THE EXERCISE » Extract each line of the data below exactly as written.

## START SUPPLIED INFORMATION

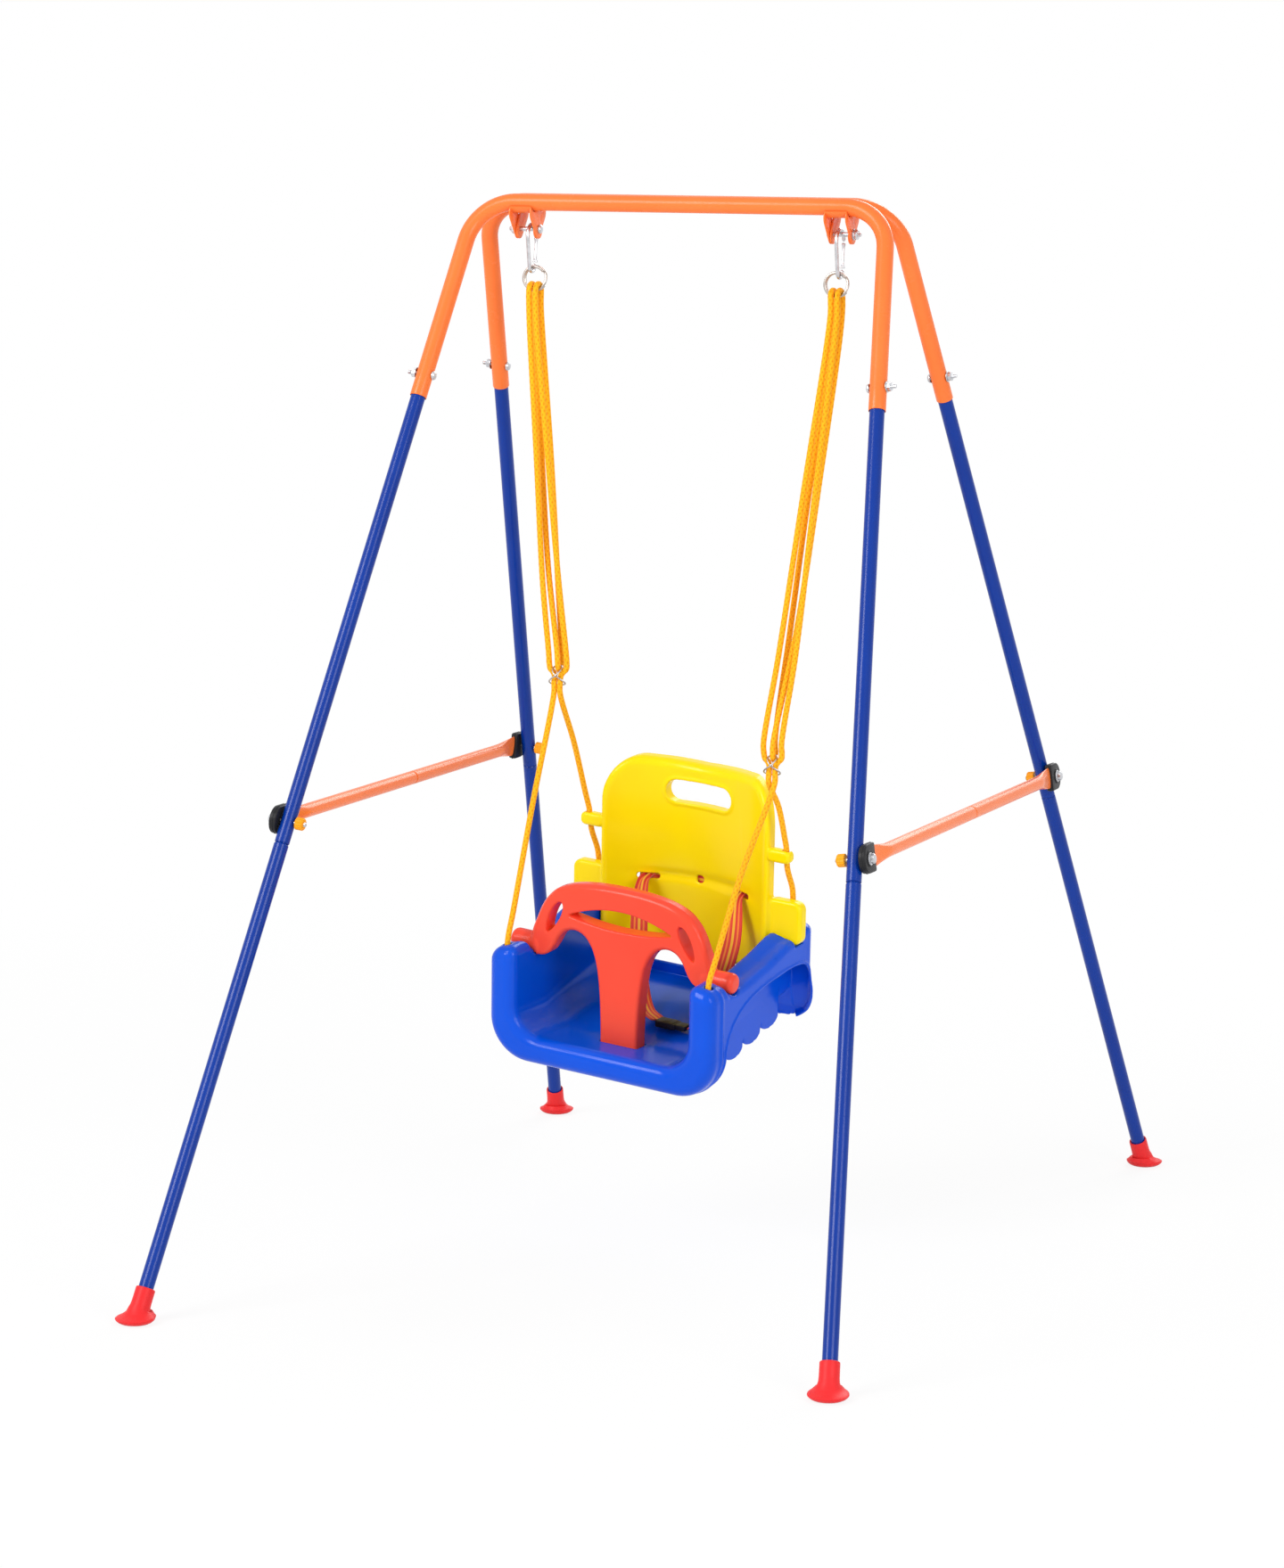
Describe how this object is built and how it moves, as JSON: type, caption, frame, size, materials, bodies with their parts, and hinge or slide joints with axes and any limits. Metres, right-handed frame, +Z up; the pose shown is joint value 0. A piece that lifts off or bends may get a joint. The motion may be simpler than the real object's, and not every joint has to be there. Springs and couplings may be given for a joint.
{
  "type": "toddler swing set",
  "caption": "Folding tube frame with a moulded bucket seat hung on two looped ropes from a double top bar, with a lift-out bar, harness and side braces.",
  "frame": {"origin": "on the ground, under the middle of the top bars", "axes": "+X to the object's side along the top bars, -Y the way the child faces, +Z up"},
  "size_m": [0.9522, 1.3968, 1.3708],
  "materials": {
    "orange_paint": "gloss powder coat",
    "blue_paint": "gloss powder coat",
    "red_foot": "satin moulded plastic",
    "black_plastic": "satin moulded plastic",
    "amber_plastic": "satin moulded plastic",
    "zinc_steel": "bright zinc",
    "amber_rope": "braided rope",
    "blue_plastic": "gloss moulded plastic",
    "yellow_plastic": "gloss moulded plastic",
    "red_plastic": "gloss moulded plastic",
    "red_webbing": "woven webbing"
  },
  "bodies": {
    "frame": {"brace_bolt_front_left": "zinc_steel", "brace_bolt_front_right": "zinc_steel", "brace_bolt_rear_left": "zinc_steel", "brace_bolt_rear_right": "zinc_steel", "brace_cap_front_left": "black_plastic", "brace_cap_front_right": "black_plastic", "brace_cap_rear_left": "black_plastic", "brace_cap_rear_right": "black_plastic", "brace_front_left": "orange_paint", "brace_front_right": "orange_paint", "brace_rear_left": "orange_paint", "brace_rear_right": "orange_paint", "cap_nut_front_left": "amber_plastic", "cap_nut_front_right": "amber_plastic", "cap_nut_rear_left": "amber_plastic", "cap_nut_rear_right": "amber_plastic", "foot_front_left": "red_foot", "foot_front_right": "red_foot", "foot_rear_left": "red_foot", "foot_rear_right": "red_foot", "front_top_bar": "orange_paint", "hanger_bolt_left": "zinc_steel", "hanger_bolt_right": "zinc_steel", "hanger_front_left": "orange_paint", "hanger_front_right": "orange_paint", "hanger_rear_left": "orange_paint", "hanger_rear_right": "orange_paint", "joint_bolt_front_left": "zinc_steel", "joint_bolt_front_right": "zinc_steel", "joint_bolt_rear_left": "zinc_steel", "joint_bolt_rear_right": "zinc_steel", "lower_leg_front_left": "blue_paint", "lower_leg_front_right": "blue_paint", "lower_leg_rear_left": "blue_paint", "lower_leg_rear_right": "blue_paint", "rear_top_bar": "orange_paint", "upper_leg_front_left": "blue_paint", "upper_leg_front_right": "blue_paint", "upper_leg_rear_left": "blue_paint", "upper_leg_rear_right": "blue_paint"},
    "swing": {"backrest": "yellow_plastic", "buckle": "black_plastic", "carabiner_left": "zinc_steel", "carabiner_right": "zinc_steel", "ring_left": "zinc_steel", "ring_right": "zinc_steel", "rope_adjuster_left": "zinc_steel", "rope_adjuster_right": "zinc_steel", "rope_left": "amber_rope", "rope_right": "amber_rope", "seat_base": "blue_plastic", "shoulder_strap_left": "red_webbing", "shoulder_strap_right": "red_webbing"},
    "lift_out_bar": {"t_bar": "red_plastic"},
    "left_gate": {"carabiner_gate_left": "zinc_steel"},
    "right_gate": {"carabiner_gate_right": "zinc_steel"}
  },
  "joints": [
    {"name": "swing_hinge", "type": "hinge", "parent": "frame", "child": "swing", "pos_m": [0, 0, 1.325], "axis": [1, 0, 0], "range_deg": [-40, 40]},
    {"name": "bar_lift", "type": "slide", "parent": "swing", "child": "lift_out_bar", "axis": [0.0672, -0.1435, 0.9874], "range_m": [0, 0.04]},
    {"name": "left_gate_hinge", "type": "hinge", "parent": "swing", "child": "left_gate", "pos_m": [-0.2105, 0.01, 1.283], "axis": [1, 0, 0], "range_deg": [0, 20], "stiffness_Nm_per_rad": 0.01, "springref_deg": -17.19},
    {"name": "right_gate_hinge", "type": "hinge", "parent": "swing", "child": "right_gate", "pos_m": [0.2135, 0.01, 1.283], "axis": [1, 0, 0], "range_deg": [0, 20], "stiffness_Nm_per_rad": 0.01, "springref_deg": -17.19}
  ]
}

## END SUPPLIED INFORMATION

SOLUTION TO THIS EXERCISE »
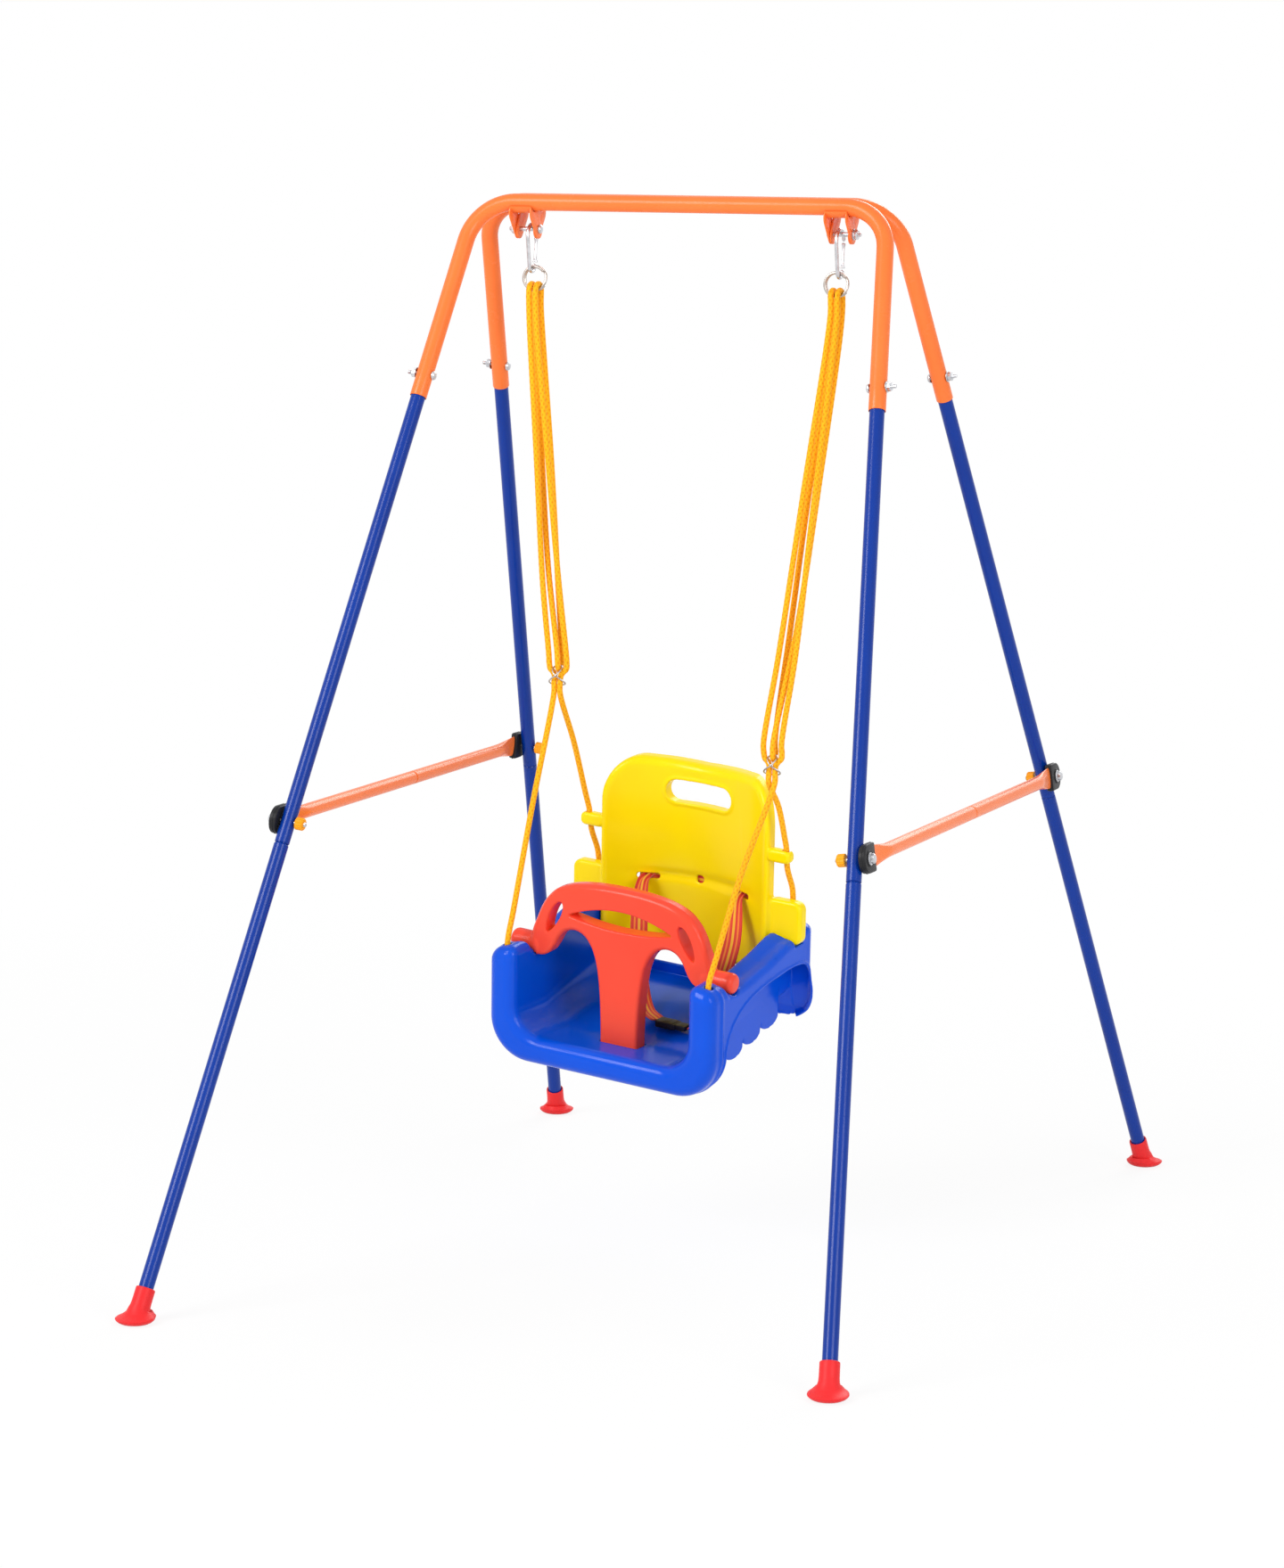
Describe how this object is built and how it moves, as JSON: type, caption, frame, size, materials, bodies with their parts, and hinge or slide joints with axes and any limits. Metres, right-handed frame, +Z up; the pose shown is joint value 0. A piece that lifts off or bends may get a joint. The motion may be simpler than the real object's, and not every joint has to be there. Springs and couplings may be given for a joint.
{
  "type": "toddler swing set",
  "caption": "Folding tube frame with a moulded bucket seat hung on two looped ropes from a double top bar, with a lift-out bar, harness and side braces.",
  "frame": {"origin": "on the ground, under the middle of the top bars", "axes": "+X to the object's side along the top bars, -Y the way the child faces, +Z up"},
  "size_m": [0.9522, 1.3968, 1.3708],
  "materials": {
    "orange_paint": "gloss powder coat",
    "blue_paint": "gloss powder coat",
    "red_foot": "satin moulded plastic",
    "black_plastic": "satin moulded plastic",
    "amber_plastic": "satin moulded plastic",
    "zinc_steel": "bright zinc",
    "amber_rope": "braided rope",
    "blue_plastic": "gloss moulded plastic",
    "yellow_plastic": "gloss moulded plastic",
    "red_plastic": "gloss moulded plastic",
    "red_webbing": "woven webbing"
  },
  "bodies": {
    "frame": {"brace_bolt_front_left": "zinc_steel", "brace_bolt_front_right": "zinc_steel", "brace_bolt_rear_left": "zinc_steel", "brace_bolt_rear_right": "zinc_steel", "brace_cap_front_left": "black_plastic", "brace_cap_front_right": "black_plastic", "brace_cap_rear_left": "black_plastic", "brace_cap_rear_right": "black_plastic", "brace_front_left": "orange_paint", "brace_front_right": "orange_paint", "brace_rear_left": "orange_paint", "brace_rear_right": "orange_paint", "cap_nut_front_left": "amber_plastic", "cap_nut_front_right": "amber_plastic", "cap_nut_rear_left": "amber_plastic", "cap_nut_rear_right": "amber_plastic", "foot_front_left": "red_foot", "foot_front_right": "red_foot", "foot_rear_left": "red_foot", "foot_rear_right": "red_foot", "front_top_bar": "orange_paint", "hanger_bolt_left": "zinc_steel", "hanger_bolt_right": "zinc_steel", "hanger_front_left": "orange_paint", "hanger_front_right": "orange_paint", "hanger_rear_left": "orange_paint", "hanger_rear_right": "orange_paint", "joint_bolt_front_left": "zinc_steel", "joint_bolt_front_right": "zinc_steel", "joint_bolt_rear_left": "zinc_steel", "joint_bolt_rear_right": "zinc_steel", "lower_leg_front_left": "blue_paint", "lower_leg_front_right": "blue_paint", "lower_leg_rear_left": "blue_paint", "lower_leg_rear_right": "blue_paint", "rear_top_bar": "orange_paint", "upper_leg_front_left": "blue_paint", "upper_leg_front_right": "blue_paint", "upper_leg_rear_left": "blue_paint", "upper_leg_rear_right": "blue_paint"},
    "swing": {"backrest": "yellow_plastic", "buckle": "black_plastic", "carabiner_left": "zinc_steel", "carabiner_right": "zinc_steel", "ring_left": "zinc_steel", "ring_right": "zinc_steel", "rope_adjuster_left": "zinc_steel", "rope_adjuster_right": "zinc_steel", "rope_left": "amber_rope", "rope_right": "amber_rope", "seat_base": "blue_plastic", "shoulder_strap_left": "red_webbing", "shoulder_strap_right": "red_webbing"},
    "lift_out_bar": {"t_bar": "red_plastic"},
    "left_gate": {"carabiner_gate_left": "zinc_steel"},
    "right_gate": {"carabiner_gate_right": "zinc_steel"}
  },
  "joints": [
    {"name": "swing_hinge", "type": "hinge", "parent": "frame", "child": "swing", "pos_m": [0, 0, 1.325], "axis": [1, 0, 0], "range_deg": [-40, 40]},
    {"name": "bar_lift", "type": "slide", "parent": "swing", "child": "lift_out_bar", "axis": [0.0672, -0.1435, 0.9874], "range_m": [0, 0.04]},
    {"name": "left_gate_hinge", "type": "hinge", "parent": "swing", "child": "left_gate", "pos_m": [-0.2105, 0.01, 1.283], "axis": [1, 0, 0], "range_deg": [0, 20], "stiffness_Nm_per_rad": 0.01, "springref_deg": -17.19},
    {"name": "right_gate_hinge", "type": "hinge", "parent": "swing", "child": "right_gate", "pos_m": [0.2135, 0.01, 1.283], "axis": [1, 0, 0], "range_deg": [0, 20], "stiffness_Nm_per_rad": 0.01, "springref_deg": -17.19}
  ]
}